What is expected. Look below for the line containing "Reconstruct the object" and the line containing "on the floor."; repeat exactly those two lines and all lines between them, and nothing else.

Listing.
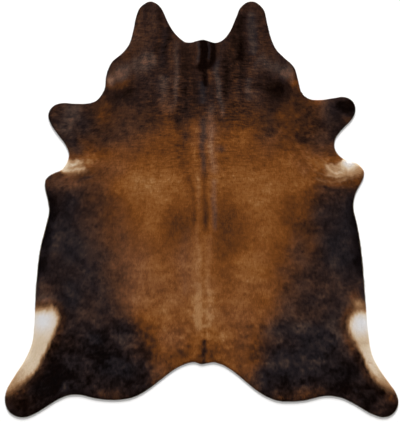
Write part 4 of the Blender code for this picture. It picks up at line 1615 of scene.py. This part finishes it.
def hair_finish():
    """The sum of the tone and four kinds of noise picks a brown and a grey, and the grey
    number blends the two. The pale number picks a cream and says how far it covers them.
    The colour is then shaded from each lock's root to its tip."""
    finish = Finish("hair", {"Specular IOR Level": 0.0})
    fibre = finish.kept("fibre") - 0.5
    grain = finish.noise(700, stretch=(1, 0.35, 1)) - 0.5
    # streak is painted light and shade of the combed rows: thin streaks across the lay, strong where
    # the coat is rippled
    streak = finish.noise(30, 3.0, stretch=(1, 4.5, 1)) - 0.5
    drift = finish.noise(45, 3.0) - 0.5
    strength = finish.kept("combed") * 0.60 + 0.02
    tone = finish.kept("tone") + fibre * 0.20 + grain * 0.16 + drift * 0.14 + streak * strength
    brown = finish.ramp(tone, BROWNS)
    # the painted sheen's colours; the grey number says how much of them is blended in
    cool = finish.ramp(tone, SHEEN_GREYS)
    coat_colour = finish.blend("MIX", finish.kept("grey") * 0.85, brown, cool)
    pale = finish.kept("pale") + fibre * 0.10 + grain * 0.08
    cream = finish.ramp(pale, CREAMS)
    reach = finish.ramp(pale, CREAM_REACH)
    coloured = finish.blend("MIX", reach, coat_colour, cream)
    along = {"Value": finish.kept("along"), "To Min": ROOT_SHADE, "To Max": TIP_SHADE}
    shade = finish.node("ShaderNodeMapRange", inputs=along)
    shaded = {"Vector": coloured, "Scale": shade}
    finish.use(
        Base_Color=finish.node("ShaderNodeVectorMath", {"operation": "SCALE"}, shaded),
        Roughness=0.52 + fibre * 0.16 + grain * 0.10,
        Normal=finish.bump(grain, 0.35, 0.0004),
    )
    return finish.material


hair = hair_finish()
for piece in (coat, *locks):
    piece.data.materials.append(hair)
print(f"the hair's finish has {len(hair.node_tree.nodes)} nodes")

# %% [markdown]
# ## The leather's finish
# Suede is leather sanded on its flesh side: matt, pale tan, with a short nap that is
# smeared lighter and darker in clouds. Only its cut edge shows, and its underside.

# %% The leather's material
TANS = ((0.3, (176, 150, 118)), (0.5, (196, 172, 140)), (0.7, (214, 194, 164)))


def leather_finish():
    """Clouds and the finer nap, mixed 3 to 2, pick the tan."""
    finish = Finish("suede", {"Specular IOR Level": 0.15})
    cloud = finish.noise(7, 4.0)
    nap = finish.noise(420, 3.0)
    tan = finish.ramp(cloud * 0.6 + nap * 0.4, TANS)
    finish.use(Base_Color=tan, Roughness=0.86 + nap * 0.1, Normal=finish.bump(nap, 0.5, 0.0005))
    return finish.material


suede = leather_finish()
leather.data.materials.append(suede)
print(f"the leather's finish has {len(suede.node_tree.nodes)} nodes")

# %% [markdown]
# ## Floor, light and camera
# The hide lies on a plain pale floor and is seen from straight above. The light is broad
# and soft, so that the coat's colours show and not the lamps; a lower one from the neck's
# end brings out the ripples and puts a narrow shade under the lower edges.

# %% Floor
FLOOR_SIZE = 60.0
FLOOR_GAP = 0.0002  # so that the leather's underside doesn't flicker through the floor

half = FLOOR_SIZE / 2
floor_corners = [(-half, -half, 0), (half, -half, 0), (half, half, 0), (-half, half, 0)]
floor_mesh = bpy.data.meshes.new("floor")
floor_mesh.from_pydata(floor_corners, [], [(0, 1, 2, 3)])
floor = bpy.data.objects.new("floor", floor_mesh)
floor.location.z = -FLOOR_GAP
bpy.context.scene.collection.objects.link(floor)
matt_white = {"Base Color": (0.90, 0.90, 0.90, 1), "Roughness": 0.9, "Specular IOR Level": 0.0}
floor_mesh.materials.append(Finish("floor", matt_white).material)
print(f"the floor is {FLOOR_SIZE:.0f} m wide")

# %% Light
SUN_DISTANCE = 10.0  # only its direction matters


def aim(name, lamp, place):
    """Puts the lamp at the place and turns it to look at the middle of the hide."""
    holder = bpy.data.objects.new(name, lamp)
    holder.location = place
    holder.rotation_mode = "QUATERNION"
    holder.rotation_quaternion = holder.location.to_track_quat("Z", "Y")
    bpy.context.scene.collection.objects.link(holder)
    print(f"the lamp called {name} has a strength of {lamp.energy:g}")


def soft_light(name, place, size, watts):
    """A square lamp of this size."""
    lamp = bpy.data.lights.new(name, "AREA")
    lamp.shape = "SQUARE"
    lamp.size = size
    lamp.energy = watts
    aim(name, lamp, place)


def low_light(name, height_angle, width_angle, strength):
    """A far lamp beyond the neck, this high above the floor and this wide, in degrees."""
    lamp = bpy.data.lights.new(name, "SUN")
    lamp.energy = strength
    lamp.angle = math.radians(width_angle)
    up = math.radians(height_angle)
    aim(name, lamp, (0.0, SUN_DISTANCE * math.cos(up), SUN_DISTANCE * math.sin(up)))


soft_light("high left", (-3.6, 1.2, 4.2), size=2.6, watts=42)
soft_light("high right", (3.6, 1.2, 4.2), size=2.6, watts=42)
low_light("neck end", height_angle=9.0, width_angle=9.0, strength=14.2)
world = bpy.data.worlds.new("studio")
world.use_nodes = True
world.node_tree.nodes["Background"].inputs["Color"].default_value = (0.98, 0.95, 0.92, 1)
world.node_tree.nodes["Background"].inputs["Strength"].default_value = 0.30
bpy.context.scene.world = world
bpy.context.scene.view_settings.view_transform = "Standard"

# %% Camera
PICTURE_HEIGHT = 2.183  # metres of floor from the picture's top to its bottom
PICTURE_MIDDLE = (-0.0085, -0.0083)
LENS = 85.0
SENSOR = 36.0

camera_data = bpy.data.cameras.new("camera")
camera_data.lens = LENS
camera_data.sensor_width = SENSOR
camera = bpy.data.objects.new("camera", camera_data)
camera.location = (*PICTURE_MIDDLE, PICTURE_HEIGHT * LENS / SENSOR)
bpy.context.scene.collection.objects.link(camera)
bpy.context.scene.camera = camera
print(f"the camera looks down from {camera.location.z:.2f} m")

# %% [markdown]
# ## Tying it to the solid
# The coat and its locks stand for the hide's one solid and move with it. The leather is
# the sheet: its flat size is what was cut from the whole skin.

for piece in (leather, coat, *locks):
    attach(piece, "root")
    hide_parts("hide")
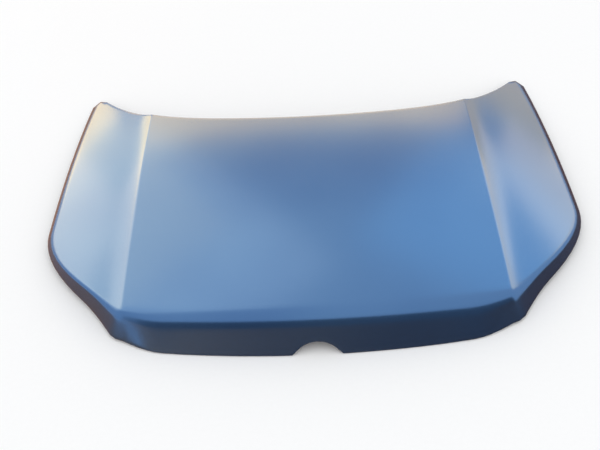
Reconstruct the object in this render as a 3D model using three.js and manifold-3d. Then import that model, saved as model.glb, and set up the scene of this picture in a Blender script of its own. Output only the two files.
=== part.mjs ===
// A car bonnet: a pressed steel skin hemmed round a stamped inner frame, which carries the hinge and latch parts.
// Millimetres. X runs across the car, Y rearwards and Z up. Each shape is worked out with Y = 0 near the front lip
// and Z = 0 at the lips, and the whole bonnet is then moved so that it lies centred on the floor.

import * as THREE from "three";
import { mergeVertices } from "three/addons/utils/BufferGeometryUtils.js";
import Module from "manifold-3d";

const wasm = await Module();
wasm.setup();

// Sheet thicknesses, and the gap left between any two pieces that touch on the real bonnet.
const SKIN_SHEET = 0.8;
const FRAME_SHEET = 0.7;
const FIT_GAP = 0.3;

// Plan of the top face, up to where its edges start to turn down.
const CREASE_X = 491; // each long crease, from the centre plane
const FLANK_WIDTH = 193; // from a crease out to the rear tip
const REAR_TIP_X = CREASE_X + FLANK_WIDTH;
const REAR_CENTRE_Y = 816; // rear edge on the centre plane
const REAR_SWEEP = 118; // even curve of the rear edge, measured at the tips
const REAR_HORN = 124; // how much further the tips reach back
const NOSE_LINE_Y = 80; // front edge on the centre plane
const NOSE_SWEEP = 42; // how much further back that edge is at the creases
const LAMP_LEAD_X = 92; // the headlamp edge leaves the crease along this handle
const LAMP_LEAD_Y = 80;
const LAMP_TRAIL = 118; // and runs into the side along this one
const SHOULDER_REACH = 35; // how much wider the top face is at its widest place than at the rear tips
const SHOULDER_X = REAR_TIP_X + SHOULDER_REACH;
const SHOULDER_Y = 440;
const SHOULDER_BULGE = 5; // outward curve of the side

// Heights of the top face above the lips, on the centre plane, and its fall to the sides.
const NOSE_HEIGHT = 91;
const MIDDLE_HEIGHT = 109;
const REAR_HEIGHT = 96;
const CROWN_FALL = 18; // from the centre plane to a crease
const STEP_FALL = 9; // the step down outside a crease
const STEP_WIDTH = 70; // over which that step fades
const FLANK_FALL = 21.8; // extra roll of the flank, from the crease to the shoulder

// The edge: a rolled bend of this tangent length, then a flat lip that runs out this far in plan.
const NOSE_ROLL = 30;
const NOSE_RUN = 50;
const SIDE_ROLL = 11;
const SIDE_RUN = 16;
const REAR_ROLL = 2;
const REAR_RUN = 12;
const LIP_RISE = 22; // how high the lip stands half way along the sides
const LIP_RISE_START = 20; // Y where the lip leaves the floor
const LIP_RISE_END = 1040; // Y where it is down again
const NOSE_FADE_START = 380; // X where the nose section starts to give way to the side section
const NOSE_FADE_END = 600; // X where nothing of it is left

// The hem: the skin folds right round the frame's edge.
const HEM_LENGTH = 8;
const HEM_SETBACK = 3; // from the start of the fold to the frame's edge
const HEM_GAP = 0.8; // between the frame's edge and the folded flange under it
const HEM_RADIUS = SKIN_SHEET + (FIT_GAP + FRAME_SHEET + HEM_GAP) / 2;
const LEAST_DROP = HEM_LENGTH + HEM_SETBACK; // the lip hangs this far below the face, or further

// The round notch in the front lip, for the badge.
const NOTCH_HALF = 61;
const NOTCH_RISE = 35;

// The frame: hat-shaped ribs with openings between them.
const FRAME_DEPTH = 24; // from the skin's face to the web of a rib
const MASTIC_GAP = 4; // between the skin and the flange round an opening
const FRAME_FLOOR = 10; // the web stays this far above the lips
const EDGE_FLANGE = 22; // flange that lies on the skin all round
const WALL_RUN = 16; // sloping wall of a rib, in plan
const OPENING_FLANGE = 15;
const OPENING_CORNER = 40; // cut across each corner of an opening
const V_RIB_WEB = 40;
const CROSS_RIB_WEB = 44;
const REAR_BAND_WEB = 56;
const FRONT_BAND_WEB = 66;
const MIDDLE_OPENING_HALF = 165; // half width of the middle opening at the rear edge
const OUTER_OPENING_INSET = 56; // from a crease in to the outer opening, at the rear edge
const REAR_OPENING_SHARE = 0.58; // the rear row's share of the length left for openings

// Hinge and latch parts.
const THREAD = 8;
const BOLT_HOLE = 9;
const NUT_WIDTH = 14; // across the corners
const NUT_HEIGHT = 6.5;
// A plate's bolts lie along its longer side, this far in from its ends.
const HINGE_PLATE = { width: 44, length: 84, sheet: 2, corner: 6, inset: 17 };
const HINGE_PAD_DEPTH = 18; // below the lowest skin over the pad
const LATCH_PLATE = { width: 110, length: 50, sheet: 1.5, corner: 6, inset: 24 };
const LATCH_PAD_DEPTH = 22;
const STRIKER_MARGIN = 11; // how much shorter the striker plate is than the latch plate, at each end
const STRIKER_PLATE = {
  width: LATCH_PLATE.width - 2 * STRIKER_MARGIN,
  length: 46,
  sheet: 3,
  corner: 8,
  inset: LATCH_PLATE.inset - STRIKER_MARGIN,
};
const STRIKER_ROD = 8;
const STRIKER_SPAN = 32; // between the centres of the loop's two legs
const STRIKER_DROP = 40; // from the striker plate to the middle of the loop's bar
const STRIKER_CORNER = 10;
const BOLT_HEAD = 5.5;
const BOLT_FLANGE = { radius: 9, height: 1.8 };
const BOLT_TAIL = 1.5; // how far a bolt ends past its nut

// A dab of mastic between the skin and the flange of an opening.
const DAB_LENGTH = 26;
const DAB_WIDTH = 10;
const DAB_SIDES = 10;

const mix = (a, b, share) => a + (b - a) * share;
const clamp01 = (value) => Math.min(1, Math.max(0, value));
const smooth = (value) => clamp01(value) ** 2 * (3 - 2 * clamp01(value));
const inRange = (value, [low, high]) => value >= low && value <= high;

// The skin's shape.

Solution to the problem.
Reconstruct the object in this render as a 3D model using three.js and manifold-3d. Then import that model, saved as model.glb, and set up the scene of this picture in a Blender script of its own. Output only the two files.
=== part.mjs ===
// A car bonnet: a pressed steel skin hemmed round a stamped inner frame, which carries the hinge and latch parts.
// Millimetres. X runs across the car, Y rearwards and Z up. Each shape is worked out with Y = 0 near the front lip
// and Z = 0 at the lips, and the whole bonnet is then moved so that it lies centred on the floor.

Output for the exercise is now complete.